** START **

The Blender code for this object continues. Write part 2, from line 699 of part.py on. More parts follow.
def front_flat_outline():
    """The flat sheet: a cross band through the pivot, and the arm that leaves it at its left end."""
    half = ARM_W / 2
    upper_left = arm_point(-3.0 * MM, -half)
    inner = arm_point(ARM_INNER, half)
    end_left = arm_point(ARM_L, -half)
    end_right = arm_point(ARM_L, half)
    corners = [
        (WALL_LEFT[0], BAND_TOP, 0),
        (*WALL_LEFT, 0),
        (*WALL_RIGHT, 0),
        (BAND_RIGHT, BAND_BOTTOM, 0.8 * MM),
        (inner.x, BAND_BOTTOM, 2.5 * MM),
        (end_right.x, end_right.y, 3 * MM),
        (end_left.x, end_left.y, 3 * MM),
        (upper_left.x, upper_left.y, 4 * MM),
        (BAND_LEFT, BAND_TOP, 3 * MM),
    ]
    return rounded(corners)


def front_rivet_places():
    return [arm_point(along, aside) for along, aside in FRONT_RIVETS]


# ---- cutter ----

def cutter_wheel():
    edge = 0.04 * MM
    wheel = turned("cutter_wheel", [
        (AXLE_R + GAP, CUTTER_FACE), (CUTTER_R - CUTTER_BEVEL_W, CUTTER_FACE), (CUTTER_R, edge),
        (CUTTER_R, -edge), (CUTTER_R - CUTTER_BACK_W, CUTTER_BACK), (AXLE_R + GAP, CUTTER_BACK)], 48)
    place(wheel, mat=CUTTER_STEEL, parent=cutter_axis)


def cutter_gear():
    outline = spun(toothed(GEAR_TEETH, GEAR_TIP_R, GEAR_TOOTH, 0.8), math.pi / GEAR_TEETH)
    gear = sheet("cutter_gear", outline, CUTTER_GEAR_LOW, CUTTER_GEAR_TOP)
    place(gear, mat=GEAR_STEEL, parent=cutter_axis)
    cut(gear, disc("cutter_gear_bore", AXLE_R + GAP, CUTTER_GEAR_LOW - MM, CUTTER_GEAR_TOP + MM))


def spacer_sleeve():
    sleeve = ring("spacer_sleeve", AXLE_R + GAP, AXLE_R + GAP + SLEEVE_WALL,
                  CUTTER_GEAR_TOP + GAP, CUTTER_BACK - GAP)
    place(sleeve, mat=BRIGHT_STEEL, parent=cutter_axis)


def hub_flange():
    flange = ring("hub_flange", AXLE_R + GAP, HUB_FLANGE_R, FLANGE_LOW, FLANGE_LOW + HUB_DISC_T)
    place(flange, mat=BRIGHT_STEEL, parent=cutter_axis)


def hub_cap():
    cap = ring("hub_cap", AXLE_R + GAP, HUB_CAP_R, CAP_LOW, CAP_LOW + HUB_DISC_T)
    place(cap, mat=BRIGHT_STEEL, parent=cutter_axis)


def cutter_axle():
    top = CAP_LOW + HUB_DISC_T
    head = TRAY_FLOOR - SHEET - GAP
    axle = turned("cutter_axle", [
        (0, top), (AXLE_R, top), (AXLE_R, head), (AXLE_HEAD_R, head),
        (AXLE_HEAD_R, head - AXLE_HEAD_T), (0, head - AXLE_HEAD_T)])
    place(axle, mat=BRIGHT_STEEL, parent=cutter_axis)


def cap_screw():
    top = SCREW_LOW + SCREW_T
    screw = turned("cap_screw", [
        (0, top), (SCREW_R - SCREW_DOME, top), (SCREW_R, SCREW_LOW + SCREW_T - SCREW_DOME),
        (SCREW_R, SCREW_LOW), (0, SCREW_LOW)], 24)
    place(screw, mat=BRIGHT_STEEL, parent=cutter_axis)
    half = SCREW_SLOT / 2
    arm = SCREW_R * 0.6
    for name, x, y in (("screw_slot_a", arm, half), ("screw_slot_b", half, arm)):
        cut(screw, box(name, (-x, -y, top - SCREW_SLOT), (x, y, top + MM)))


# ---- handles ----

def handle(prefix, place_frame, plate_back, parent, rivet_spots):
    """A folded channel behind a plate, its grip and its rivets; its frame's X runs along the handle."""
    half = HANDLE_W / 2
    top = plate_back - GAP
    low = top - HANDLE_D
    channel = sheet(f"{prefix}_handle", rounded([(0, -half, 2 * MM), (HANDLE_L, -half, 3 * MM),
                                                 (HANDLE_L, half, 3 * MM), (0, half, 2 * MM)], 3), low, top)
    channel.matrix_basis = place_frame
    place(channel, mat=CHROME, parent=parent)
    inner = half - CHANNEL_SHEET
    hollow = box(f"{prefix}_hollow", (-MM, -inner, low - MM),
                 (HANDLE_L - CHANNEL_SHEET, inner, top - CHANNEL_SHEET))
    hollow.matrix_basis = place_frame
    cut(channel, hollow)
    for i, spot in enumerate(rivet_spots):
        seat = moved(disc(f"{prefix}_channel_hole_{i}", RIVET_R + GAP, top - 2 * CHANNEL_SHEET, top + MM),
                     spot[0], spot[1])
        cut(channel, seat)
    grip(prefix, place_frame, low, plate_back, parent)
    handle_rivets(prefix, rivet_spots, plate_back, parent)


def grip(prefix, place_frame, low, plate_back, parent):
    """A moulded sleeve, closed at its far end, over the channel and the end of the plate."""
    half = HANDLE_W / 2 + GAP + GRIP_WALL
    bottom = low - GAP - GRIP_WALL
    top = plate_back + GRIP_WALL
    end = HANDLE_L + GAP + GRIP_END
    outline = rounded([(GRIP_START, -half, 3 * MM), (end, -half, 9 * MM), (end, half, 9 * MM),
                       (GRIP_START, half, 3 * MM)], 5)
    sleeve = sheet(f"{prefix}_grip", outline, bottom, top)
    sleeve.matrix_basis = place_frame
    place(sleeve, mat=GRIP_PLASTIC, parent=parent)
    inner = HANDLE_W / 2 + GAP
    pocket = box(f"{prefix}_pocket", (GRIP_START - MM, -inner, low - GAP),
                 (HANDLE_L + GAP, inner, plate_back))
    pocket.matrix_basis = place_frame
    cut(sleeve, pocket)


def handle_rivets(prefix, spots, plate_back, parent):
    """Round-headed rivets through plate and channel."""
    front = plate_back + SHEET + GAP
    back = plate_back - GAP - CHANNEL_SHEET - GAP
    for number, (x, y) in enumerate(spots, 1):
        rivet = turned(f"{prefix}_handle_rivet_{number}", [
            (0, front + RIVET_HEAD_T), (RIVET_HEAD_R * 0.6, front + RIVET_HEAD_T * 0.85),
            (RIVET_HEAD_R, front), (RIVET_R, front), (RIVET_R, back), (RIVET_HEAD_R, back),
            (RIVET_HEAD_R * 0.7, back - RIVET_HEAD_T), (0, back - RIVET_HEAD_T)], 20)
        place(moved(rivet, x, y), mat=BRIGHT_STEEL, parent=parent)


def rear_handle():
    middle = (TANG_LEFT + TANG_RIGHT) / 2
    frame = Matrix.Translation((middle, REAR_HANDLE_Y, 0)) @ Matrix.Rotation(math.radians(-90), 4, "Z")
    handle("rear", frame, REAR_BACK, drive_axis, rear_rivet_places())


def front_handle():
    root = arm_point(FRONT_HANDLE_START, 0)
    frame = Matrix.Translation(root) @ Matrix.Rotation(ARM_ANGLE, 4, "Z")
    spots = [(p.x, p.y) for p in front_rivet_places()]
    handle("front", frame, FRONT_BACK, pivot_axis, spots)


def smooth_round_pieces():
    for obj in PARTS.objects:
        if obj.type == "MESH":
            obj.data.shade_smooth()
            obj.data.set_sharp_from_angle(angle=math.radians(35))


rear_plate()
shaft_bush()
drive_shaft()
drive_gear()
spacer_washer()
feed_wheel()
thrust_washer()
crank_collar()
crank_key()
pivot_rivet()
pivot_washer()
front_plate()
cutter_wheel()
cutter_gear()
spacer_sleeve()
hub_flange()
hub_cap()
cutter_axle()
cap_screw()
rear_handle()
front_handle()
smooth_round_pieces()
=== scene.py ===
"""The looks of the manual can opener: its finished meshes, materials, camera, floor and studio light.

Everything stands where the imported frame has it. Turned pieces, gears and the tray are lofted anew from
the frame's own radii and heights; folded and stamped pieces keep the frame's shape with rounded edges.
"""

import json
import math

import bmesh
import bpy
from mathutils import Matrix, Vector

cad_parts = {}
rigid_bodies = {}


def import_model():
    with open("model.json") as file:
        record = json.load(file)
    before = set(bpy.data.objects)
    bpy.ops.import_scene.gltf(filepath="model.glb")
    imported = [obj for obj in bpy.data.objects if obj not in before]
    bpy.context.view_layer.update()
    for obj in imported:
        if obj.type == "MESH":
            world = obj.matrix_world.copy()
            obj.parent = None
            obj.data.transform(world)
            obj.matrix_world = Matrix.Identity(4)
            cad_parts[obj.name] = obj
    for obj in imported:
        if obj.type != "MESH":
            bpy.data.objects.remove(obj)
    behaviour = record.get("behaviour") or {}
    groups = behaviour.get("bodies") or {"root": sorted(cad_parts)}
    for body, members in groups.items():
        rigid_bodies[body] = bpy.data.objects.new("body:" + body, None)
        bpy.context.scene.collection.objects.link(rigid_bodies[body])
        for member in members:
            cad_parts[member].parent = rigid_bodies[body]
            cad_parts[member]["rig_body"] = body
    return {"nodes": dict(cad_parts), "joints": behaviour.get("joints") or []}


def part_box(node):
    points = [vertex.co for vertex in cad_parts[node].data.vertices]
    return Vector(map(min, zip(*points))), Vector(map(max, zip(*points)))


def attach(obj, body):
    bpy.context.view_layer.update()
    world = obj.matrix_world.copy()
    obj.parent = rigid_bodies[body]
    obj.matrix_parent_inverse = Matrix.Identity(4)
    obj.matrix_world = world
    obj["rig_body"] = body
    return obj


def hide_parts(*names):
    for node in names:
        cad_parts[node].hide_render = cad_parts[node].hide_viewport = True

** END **

Nothing but the lines from the one with "rear_plate()" through the one with "record = json.load(file)" should be retyped; include both and keep them exact.

rear_plate()
shaft_bush()
drive_shaft()
drive_gear()
spacer_washer()
feed_wheel()
thrust_washer()
crank_collar()
crank_key()
pivot_rivet()
pivot_washer()
front_plate()
cutter_wheel()
cutter_gear()
spacer_sleeve()
hub_flange()
hub_cap()
cutter_axle()
cap_screw()
rear_handle()
front_handle()
smooth_round_pieces()
=== scene.py ===
"""The looks of the manual can opener: its finished meshes, materials, camera, floor and studio light.

Everything stands where the imported frame has it. Turned pieces, gears and the tray are lofted anew from
the frame's own radii and heights; folded and stamped pieces keep the frame's shape with rounded edges.
"""

import json
import math

import bmesh
import bpy
from mathutils import Matrix, Vector

cad_parts = {}
rigid_bodies = {}


def import_model():
    with open("model.json") as file:
        record = json.load(file)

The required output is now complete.